Davington Priory was a priory on the north Kent coast of England. It sits on Davington Hill, now a northern suburb of Faversham but then an isolated rural location.

==History==
A Benedictine nunnery was built at Davington in 1153. It managed to avoid the violence of the dissolution of the monasteries by a natural decline in the early 16th century – the last nun died in 1535. The priory passed to the Crown, who sold it to Sir Thomas Cheney (Cheyney).
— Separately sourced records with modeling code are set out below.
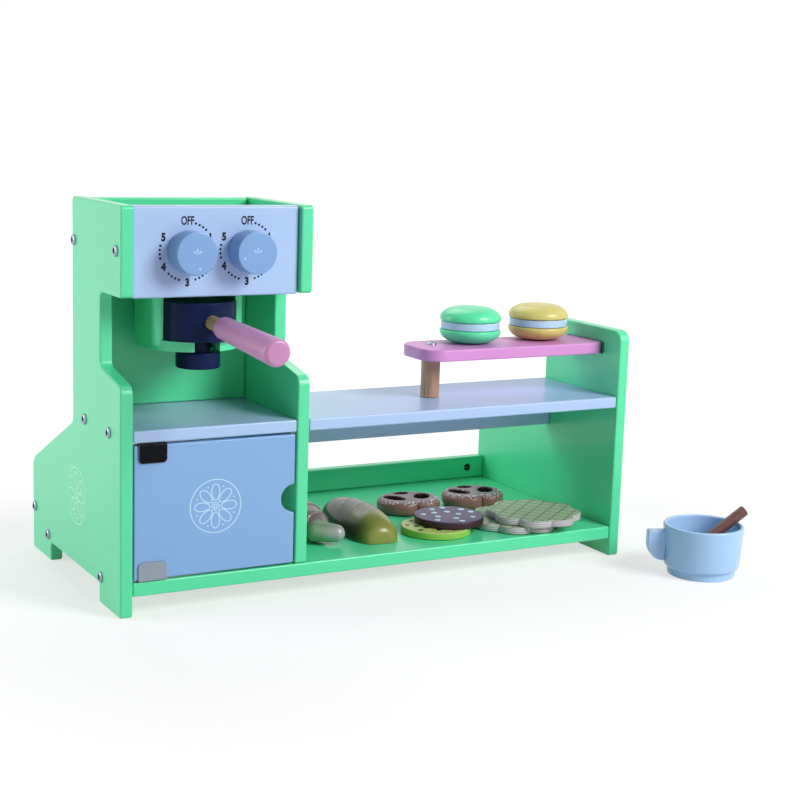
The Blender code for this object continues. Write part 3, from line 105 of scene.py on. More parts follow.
class Look:
    # One material, its nodes and the few calls that every finish here uses
    def __init__(self, name, roughness=0.45, metallic=0.0, coat=0.0, specular=0.5):
        self.material = bpy.data.materials.new(name)
        self.material.use_nodes = True
        self.tree = self.material.node_tree
        self.shader = self.tree.nodes["Principled BSDF"]
        self.shader.inputs["Roughness"].default_value = roughness
        self.shader.inputs["Metallic"].default_value = metallic
        self.shader.inputs["Coat Weight"].default_value = coat
        self.shader.inputs["Coat Roughness"].default_value = 0.12
        self.shader.inputs["Specular IOR Level"].default_value = specular
        place = self.node("ShaderNodeTexCoord")
        self.place = place.outputs["Object"]

    def feed(self, socket, item):
        if isinstance(item, Value):
            item = item.socket
        if isinstance(item, bpy.types.NodeSocket):
            self.tree.links.new(item, socket)
        else:
            socket.default_value = item

    def node(self, kind, settings=None, **inputs):
        # Settings come first, then the values or links of the named sockets
        made = self.tree.nodes.new(kind)
        for key, setting in (settings or {}).items():
            setattr(made, key, setting)
        for key, item in inputs.items():
            self.feed(made.inputs[key.replace("_", " ")], item)
        return made

    def axes(self, source=None):
        # X, Y and Z of a vector as three values
        split = self.node("ShaderNodeSeparateXYZ", Vector=source or self.place)
        return [Value(self, split.outputs[name]) for name in ("X", "Y", "Z")]

    def upward(self):
        # How far a face looks up: 1 on a top, 0 on a side
        return self.axes(self.node("ShaderNodeNewGeometry").outputs["Normal"])[2]

    def shifted(self, centre=(0, 0, 0), turn=(0, 0, 0), scale=(1, 1, 1)):
        # Object coordinates measured from a centre, then turned and stretched
        moved = self.node("ShaderNodeVectorMath", {"operation": "SUBTRACT"})
        self.feed(moved.inputs[0], self.place)
        moved.inputs[1].default_value = centre
        mapped = self.node("ShaderNodeMapping", Vector=moved.outputs[0], Rotation=turn, Scale=scale)
        return mapped.outputs[0]

    def noise(self, scale, detail=2.0, roughness=0.5, source=None):
        where = source or self.place
        found = self.node(
            "ShaderNodeTexNoise", {}, Vector=where, Scale=scale, Detail=detail, Roughness=roughness,
        )
        return Value(self, found.outputs["Fac"])

    def ramp01(self, item, low, high):
        found = self.node("ShaderNodeMapRange", {"interpolation_type": "SMOOTHSTEP", "clamp": True})
        self.feed(found.inputs["Value"], item)
        found.inputs["From Min"].default_value = min(low, high)
        found.inputs["From Max"].default_value = max(low, high)
        found.inputs["To Min"].default_value = 0.0 if low < high else 1.0
        found.inputs["To Max"].default_value = 1.0 if low < high else 0.0
        return Value(self, found.outputs["Result"])

    def mixed(self, share, first, second):
        mix = self.node("ShaderNodeMix", {"data_type": "RGBA"})
        self.feed(mix.inputs["Factor"], share)
        for place, colour in ((6, first), (7, second)):
            if isinstance(colour, tuple):
                colour = (*colour, 1.0)
            self.feed(mix.inputs[place], colour)
        return mix.outputs[2]

    def edges(self, radius):
        # 1 along the rounded edges, 0 on the flat faces
        soft = self.node("ShaderNodeBevel", {"samples": 4}, Radius=radius)
        plain = self.node("ShaderNodeNewGeometry")
        product = self.node("ShaderNodeVectorMath", {"operation": "DOT_PRODUCT"})
        self.feed(product.inputs[0], soft.outputs[0])
        self.feed(product.inputs[1], plain.outputs["Normal"])
        return self.ramp01(Value(self, product.outputs["Value"]), 0.995, 0.90)

    def colour(self, item):
        if isinstance(item, tuple):
            item = (*item, 1.0)
        self.feed(self.shader.inputs["Base Color"], item)

    def bump(self, height, distance, strength=1.0):
        found = self.node("ShaderNodeBump", {}, Height=height, Strength=strength, Distance=distance)
        self.feed(self.shader.inputs["Normal"], found.outputs["Normal"])

    def rough(self, item):
        self.feed(self.shader.inputs["Roughness"], item)


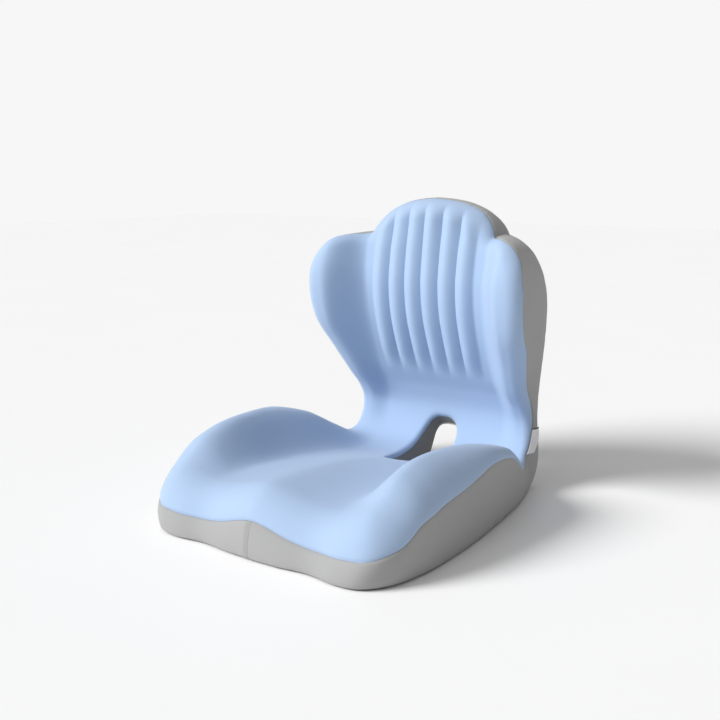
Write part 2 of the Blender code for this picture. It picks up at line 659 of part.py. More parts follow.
def zip_slider():
    """Two plates round the coils, joined by the post, with the arch for the pull."""
    x = slider_place()
    outer = REAR_Y - ZIP_SINK + GAP
    inner = REAR_Y - ZIP_SINK - CHAIN_THICK - GAP
    long, wide = SLIDER_LENGTH / 2, SLIDER_WIDTH / 2
    z = ZIP_HEIGHT
    slider = boxed("zip_slider", (x - long, outer, z - wide),
                   (x + long, outer + PLATE_THICK, z + wide))
    rear = boxed("slider_rear_plate", (x - long, inner - PLATE_THICK, z - wide),
                 (x + long, inner, z + wide))
    post = boxed("slider_post", (x - POST_LENGTH / 2, inner - PLATE_THICK / 2, z - POST_WIDTH / 2),
                 (x + POST_LENGTH / 2, outer + PLATE_THICK / 2, z + POST_WIDTH / 2))
    top = REAR_Y + BRIDGE_TOP
    arch = (BRIDGE_LENGTH / 2, BRIDGE_WIDTH / 2)
    crown = boxed("slider_arch", (x - arch[0], outer + PLATE_THICK / 2, z - arch[1]),
                  (x + arch[0], top, z + arch[1]))
    eye = boxed("slider_eye", (x - arch[0] + BRIDGE_BAR, outer + PLATE_THICK, z - 2 * arch[1]),
                (x + arch[0] - BRIDGE_BAR, top - BRIDGE_BAR, z + 2 * arch[1]))
    cut(crown, eye)
    for piece in (rear, post, crown):
        cut(slider, piece, "UNION")
    return x, (outer + PLATE_THICK + top - BRIDGE_BAR) / 2


def zip_pull(x, y):
    """The pull tab, hung by its pin under the slider's arch and lying flat."""
    z = ZIP_HEIGHT
    half, pin = PULL_WIDTH / 2, PULL_PIN / 2
    flat = PULL_THICK / 2
    tab = boxed("zip_pull", (-PULL_LENGTH, -flat, -half), (pin, flat, half))
    hole = boxed("pull_eye_guide", (-BRIDGE_LENGTH / 2 - 3 * GAP, -1, -half + PULL_ARM),
                 (-pin, 1, half - PULL_ARM))
    cut(tab, hole)
    for piece in (tab, hole):
        piece.location = (x, y, z)
    return tab


def side_tag():
    """A blank folded tag caught in the right-hand seam above the waist.

    It lies against the side band, so it follows the band's surface there.
    """
    seam, edge = SEAMS[1], SEAMS[2]
    spokes = np.arange(SEAT_SPOKES, SEAT_SPOKES + WING_SPOKES)
    strip = RINGS[np.ix_(spokes, np.arange(seam, edge + 1))]
    away = NORMALS[np.ix_(spokes, np.arange(seam, edge + 1))]
    heights = np.linspace(TAG_BOTTOM, TAG_BOTTOM + TAG_HEIGHT, TAG_ROWS)
    rows = []
    for height in heights:
        line = np.array([on_column(strip[:, j], away[:, j], height) for j in range(strip.shape[1])])
        run = run_lengths(line[:, :3])
        reach = np.linspace(GAP, TAG_WIDTH, TAG_COLUMNS)
        rows.append(np.stack([np.interp(reach, run, column) for column in line.T], axis=-1))
    rows = np.array(rows)
    inner = rows[..., :3] + TAG_LIFT * rows[..., 3:]
    outer = rows[..., :3] + (TAG_LIFT + TAG_THICK) * rows[..., 3:]
    return shell("side_tag", outer, inner, WHITE, False)


def on_column(points, normals, height):
    """The point and normal at a height on one upright line of the band."""
    point = [np.interp(height, points[:, 2], points[:, i]) for i in range(3)]
    normal = [np.interp(height, points[:, 2], normals[:, i]) for i in range(3)]
    return point + normal


def main():
    for item in list(bpy.data.objects):
        bpy.data.objects.remove(item)
    core = foam_core()
    back = cover_panels()
    zip_cutters(core, back)
    zip_chains()
    zip_pull(*zip_slider())
    side_tag()


main()
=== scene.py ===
"""A one-piece seat and back cushion: moulded foam in a zipped fabric cover.

The seat has raised side bolsters and a tailbone slot, and the back has wings and six
upright flutes. The cover is sewn from a light blue top panel, two grey side bands, a
slot lining, a back panel with a zip and a non-slip base. Everything is in metres, in
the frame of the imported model: the front edge towards -Y, +Z up, the floor at Z = 0.
"""
from __future__ import annotations

import logging
import math
from dataclasses import dataclass, field
from enum import Enum

import bmesh
import bpy
import numpy as np
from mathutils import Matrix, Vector, noise


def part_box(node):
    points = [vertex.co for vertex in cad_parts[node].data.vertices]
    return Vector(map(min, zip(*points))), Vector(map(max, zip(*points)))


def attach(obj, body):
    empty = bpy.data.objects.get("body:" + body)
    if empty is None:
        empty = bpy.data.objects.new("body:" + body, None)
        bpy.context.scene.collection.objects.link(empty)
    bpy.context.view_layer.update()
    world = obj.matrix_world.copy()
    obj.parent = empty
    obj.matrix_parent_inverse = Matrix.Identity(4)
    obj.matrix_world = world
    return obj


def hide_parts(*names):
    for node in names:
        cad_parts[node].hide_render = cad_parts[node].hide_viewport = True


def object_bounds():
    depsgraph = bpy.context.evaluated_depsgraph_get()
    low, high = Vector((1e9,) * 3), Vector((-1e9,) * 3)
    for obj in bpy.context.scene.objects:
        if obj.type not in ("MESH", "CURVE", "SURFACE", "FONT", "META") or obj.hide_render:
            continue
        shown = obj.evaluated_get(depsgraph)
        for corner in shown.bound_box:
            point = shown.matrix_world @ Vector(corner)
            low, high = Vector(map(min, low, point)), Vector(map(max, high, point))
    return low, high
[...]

Cheney was a favourite of Henry VIII's second wife, Anne Boleyn, and was appointed Lord Warden of the Cinque Ports in 1536.

The nave of the Norman church continues to this day as the parish church, which is dedicated to St Mary Magdalene and St Lawrence – unusually it was privately owned until the Church of England bought it in 1931. The choir of the church was demolished by 1580 to provide building stone, and one of the twin towers had gone by 1692.

==Modern history==
Part of the cloister and nuns' domestic quarters were converted into a house, which was bought by the Church of England in 1931 and sold as a private residence to the antiques dealer and collector Christopher Gibbs in 1972, and he in turn sold it in 1982. It was at Davington Priory that David Litvinoff lived from 1972 until 1975, when he ended his life through an overdose of pills.

The Priory is now owned by Bob Geldof, who bought it from his friend Gibbs. By 2023, Geldof had lived there for 40 years. According to one local, retired publican Terence Boulton, "He's [Geldof] very approachable and doesn't act like a superstar. He talks to people and is often seen walking around the town".